## Recorded data
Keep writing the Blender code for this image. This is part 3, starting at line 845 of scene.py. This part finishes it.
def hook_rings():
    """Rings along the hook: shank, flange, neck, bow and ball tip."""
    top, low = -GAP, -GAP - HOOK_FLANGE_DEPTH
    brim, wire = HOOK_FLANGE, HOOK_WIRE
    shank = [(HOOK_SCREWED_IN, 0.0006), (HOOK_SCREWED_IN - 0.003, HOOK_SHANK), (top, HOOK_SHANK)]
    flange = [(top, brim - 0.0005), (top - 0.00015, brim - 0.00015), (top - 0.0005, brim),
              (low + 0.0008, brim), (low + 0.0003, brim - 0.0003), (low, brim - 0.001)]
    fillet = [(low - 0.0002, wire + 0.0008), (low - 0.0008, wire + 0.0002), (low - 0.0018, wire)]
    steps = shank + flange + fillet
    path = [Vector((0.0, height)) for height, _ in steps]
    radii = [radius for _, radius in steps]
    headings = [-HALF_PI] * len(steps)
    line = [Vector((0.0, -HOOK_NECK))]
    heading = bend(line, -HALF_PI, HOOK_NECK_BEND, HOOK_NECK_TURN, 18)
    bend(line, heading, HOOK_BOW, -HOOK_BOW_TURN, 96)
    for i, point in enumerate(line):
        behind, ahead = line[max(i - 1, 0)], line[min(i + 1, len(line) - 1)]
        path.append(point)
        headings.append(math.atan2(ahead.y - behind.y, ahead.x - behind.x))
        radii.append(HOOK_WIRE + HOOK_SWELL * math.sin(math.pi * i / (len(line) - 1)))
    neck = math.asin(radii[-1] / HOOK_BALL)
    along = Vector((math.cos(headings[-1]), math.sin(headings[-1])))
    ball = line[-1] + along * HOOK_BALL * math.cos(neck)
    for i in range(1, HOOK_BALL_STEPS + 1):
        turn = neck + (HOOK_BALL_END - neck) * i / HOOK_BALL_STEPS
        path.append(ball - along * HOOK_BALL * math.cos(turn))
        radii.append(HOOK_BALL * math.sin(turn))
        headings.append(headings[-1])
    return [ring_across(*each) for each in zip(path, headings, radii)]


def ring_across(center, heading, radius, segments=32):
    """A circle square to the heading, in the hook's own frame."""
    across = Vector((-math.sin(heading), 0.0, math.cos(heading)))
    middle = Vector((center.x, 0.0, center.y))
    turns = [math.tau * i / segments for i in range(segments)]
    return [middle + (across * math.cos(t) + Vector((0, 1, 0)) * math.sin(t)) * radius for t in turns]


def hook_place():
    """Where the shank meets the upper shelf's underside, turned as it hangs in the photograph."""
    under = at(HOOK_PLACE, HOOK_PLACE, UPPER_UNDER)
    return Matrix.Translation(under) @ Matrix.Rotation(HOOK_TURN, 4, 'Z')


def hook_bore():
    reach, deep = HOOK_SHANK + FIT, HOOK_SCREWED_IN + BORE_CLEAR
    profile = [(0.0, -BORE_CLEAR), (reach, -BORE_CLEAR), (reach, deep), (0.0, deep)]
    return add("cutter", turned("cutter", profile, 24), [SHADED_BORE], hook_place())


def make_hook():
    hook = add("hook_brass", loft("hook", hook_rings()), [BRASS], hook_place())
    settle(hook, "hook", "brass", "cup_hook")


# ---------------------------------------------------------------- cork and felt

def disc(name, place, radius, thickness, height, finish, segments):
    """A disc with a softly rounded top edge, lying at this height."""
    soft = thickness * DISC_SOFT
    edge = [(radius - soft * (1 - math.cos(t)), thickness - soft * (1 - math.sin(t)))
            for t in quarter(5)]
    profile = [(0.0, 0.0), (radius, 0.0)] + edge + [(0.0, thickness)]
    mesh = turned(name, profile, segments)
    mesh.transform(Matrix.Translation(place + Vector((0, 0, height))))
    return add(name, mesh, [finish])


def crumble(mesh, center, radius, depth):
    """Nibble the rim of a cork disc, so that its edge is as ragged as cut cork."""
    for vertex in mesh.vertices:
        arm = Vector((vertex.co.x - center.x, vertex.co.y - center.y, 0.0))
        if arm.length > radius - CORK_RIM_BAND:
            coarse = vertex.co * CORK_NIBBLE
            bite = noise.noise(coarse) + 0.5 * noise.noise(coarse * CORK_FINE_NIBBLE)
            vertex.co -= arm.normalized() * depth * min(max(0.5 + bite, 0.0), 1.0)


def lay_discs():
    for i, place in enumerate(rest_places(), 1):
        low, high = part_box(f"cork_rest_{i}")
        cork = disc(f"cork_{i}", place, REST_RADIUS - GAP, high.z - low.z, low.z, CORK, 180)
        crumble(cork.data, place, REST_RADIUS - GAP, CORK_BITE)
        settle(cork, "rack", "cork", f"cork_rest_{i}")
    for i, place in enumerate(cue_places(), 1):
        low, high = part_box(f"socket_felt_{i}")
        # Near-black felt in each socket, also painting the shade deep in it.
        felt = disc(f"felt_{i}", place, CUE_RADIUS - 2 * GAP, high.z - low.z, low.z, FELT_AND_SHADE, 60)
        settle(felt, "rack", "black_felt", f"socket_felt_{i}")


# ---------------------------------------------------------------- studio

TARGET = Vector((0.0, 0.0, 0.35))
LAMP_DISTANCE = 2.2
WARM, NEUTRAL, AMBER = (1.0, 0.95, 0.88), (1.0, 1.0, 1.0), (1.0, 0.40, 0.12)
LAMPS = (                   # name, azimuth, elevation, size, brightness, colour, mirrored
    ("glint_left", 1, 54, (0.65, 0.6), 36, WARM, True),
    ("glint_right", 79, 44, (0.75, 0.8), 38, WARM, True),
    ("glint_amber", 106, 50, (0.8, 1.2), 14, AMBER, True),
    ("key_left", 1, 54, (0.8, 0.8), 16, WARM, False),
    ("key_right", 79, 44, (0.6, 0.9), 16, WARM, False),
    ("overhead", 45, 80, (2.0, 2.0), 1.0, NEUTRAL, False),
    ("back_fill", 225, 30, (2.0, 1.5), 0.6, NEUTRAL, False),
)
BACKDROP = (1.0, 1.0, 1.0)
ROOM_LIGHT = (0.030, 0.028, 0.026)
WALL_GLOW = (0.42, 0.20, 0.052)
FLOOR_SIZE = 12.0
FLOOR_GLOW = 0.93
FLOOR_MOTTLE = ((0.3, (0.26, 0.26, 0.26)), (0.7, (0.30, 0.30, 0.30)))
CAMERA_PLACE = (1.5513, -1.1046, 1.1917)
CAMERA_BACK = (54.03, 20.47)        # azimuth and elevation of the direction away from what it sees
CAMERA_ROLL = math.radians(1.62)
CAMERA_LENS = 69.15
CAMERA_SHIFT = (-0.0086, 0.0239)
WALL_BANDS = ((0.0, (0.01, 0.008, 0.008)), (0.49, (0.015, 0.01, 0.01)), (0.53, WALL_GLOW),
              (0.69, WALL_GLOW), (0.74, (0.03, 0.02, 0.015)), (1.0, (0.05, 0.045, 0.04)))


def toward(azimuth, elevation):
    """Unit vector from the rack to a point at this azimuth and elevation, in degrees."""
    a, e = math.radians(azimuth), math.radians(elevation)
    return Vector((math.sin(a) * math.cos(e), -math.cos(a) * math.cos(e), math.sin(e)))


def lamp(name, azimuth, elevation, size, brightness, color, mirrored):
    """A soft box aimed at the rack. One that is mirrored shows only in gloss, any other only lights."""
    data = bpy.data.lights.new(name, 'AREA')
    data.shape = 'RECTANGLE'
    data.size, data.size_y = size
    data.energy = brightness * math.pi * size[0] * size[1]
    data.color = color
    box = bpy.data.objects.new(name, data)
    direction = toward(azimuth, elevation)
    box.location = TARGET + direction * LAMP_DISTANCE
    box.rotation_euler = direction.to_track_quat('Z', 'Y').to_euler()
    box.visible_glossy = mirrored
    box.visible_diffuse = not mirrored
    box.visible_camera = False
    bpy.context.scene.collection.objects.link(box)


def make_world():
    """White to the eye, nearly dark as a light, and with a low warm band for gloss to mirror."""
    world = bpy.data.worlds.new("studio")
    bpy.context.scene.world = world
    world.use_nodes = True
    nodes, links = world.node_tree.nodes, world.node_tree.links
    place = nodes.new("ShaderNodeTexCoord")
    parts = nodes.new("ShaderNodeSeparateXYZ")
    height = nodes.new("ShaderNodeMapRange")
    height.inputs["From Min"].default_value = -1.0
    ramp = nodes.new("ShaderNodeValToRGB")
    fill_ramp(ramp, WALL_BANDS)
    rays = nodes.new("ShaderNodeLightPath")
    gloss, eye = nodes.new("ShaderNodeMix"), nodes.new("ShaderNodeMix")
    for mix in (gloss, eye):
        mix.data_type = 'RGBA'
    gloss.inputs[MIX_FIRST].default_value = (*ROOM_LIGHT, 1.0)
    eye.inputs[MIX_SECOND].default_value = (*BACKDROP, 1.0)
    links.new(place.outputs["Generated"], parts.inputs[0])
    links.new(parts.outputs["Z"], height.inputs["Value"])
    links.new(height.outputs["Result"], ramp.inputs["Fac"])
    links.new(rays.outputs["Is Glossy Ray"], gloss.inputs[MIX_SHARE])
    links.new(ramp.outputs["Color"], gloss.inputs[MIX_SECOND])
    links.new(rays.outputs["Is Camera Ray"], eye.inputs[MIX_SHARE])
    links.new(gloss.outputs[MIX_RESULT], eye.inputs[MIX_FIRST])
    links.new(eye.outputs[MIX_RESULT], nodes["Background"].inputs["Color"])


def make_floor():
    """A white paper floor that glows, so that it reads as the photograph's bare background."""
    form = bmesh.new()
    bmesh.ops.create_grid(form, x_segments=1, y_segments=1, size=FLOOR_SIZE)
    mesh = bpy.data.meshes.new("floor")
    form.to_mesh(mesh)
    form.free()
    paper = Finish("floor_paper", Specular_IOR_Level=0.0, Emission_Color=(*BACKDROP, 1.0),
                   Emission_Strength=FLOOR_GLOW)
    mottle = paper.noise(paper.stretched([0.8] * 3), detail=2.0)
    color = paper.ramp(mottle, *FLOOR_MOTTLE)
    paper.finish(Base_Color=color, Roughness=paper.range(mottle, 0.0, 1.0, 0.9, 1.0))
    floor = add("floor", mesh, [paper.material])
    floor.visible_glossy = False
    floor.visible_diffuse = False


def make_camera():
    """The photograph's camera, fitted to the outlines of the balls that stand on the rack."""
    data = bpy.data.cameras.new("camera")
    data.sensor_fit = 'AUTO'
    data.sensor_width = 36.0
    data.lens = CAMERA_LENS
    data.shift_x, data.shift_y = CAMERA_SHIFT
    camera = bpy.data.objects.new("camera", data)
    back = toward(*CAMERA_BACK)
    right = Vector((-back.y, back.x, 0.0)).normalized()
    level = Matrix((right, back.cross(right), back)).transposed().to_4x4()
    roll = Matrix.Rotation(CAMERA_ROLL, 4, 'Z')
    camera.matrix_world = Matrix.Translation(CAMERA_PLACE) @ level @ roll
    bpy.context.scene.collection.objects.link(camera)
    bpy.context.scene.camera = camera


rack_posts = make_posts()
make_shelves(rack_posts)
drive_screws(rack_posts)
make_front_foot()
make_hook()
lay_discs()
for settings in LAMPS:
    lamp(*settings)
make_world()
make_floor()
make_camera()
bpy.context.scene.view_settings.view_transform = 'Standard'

## Problem to solve
Find the word "this" in the data and show each line that holds it.

## Written solution
Keep writing the Blender code for this image. This is part 3, starting at line 845 of scene.py. This part finishes it.
    """A disc with a softly rounded top edge, lying at this height."""
    """Unit vector from the rack to a point at this azimuth and elevation, in degrees."""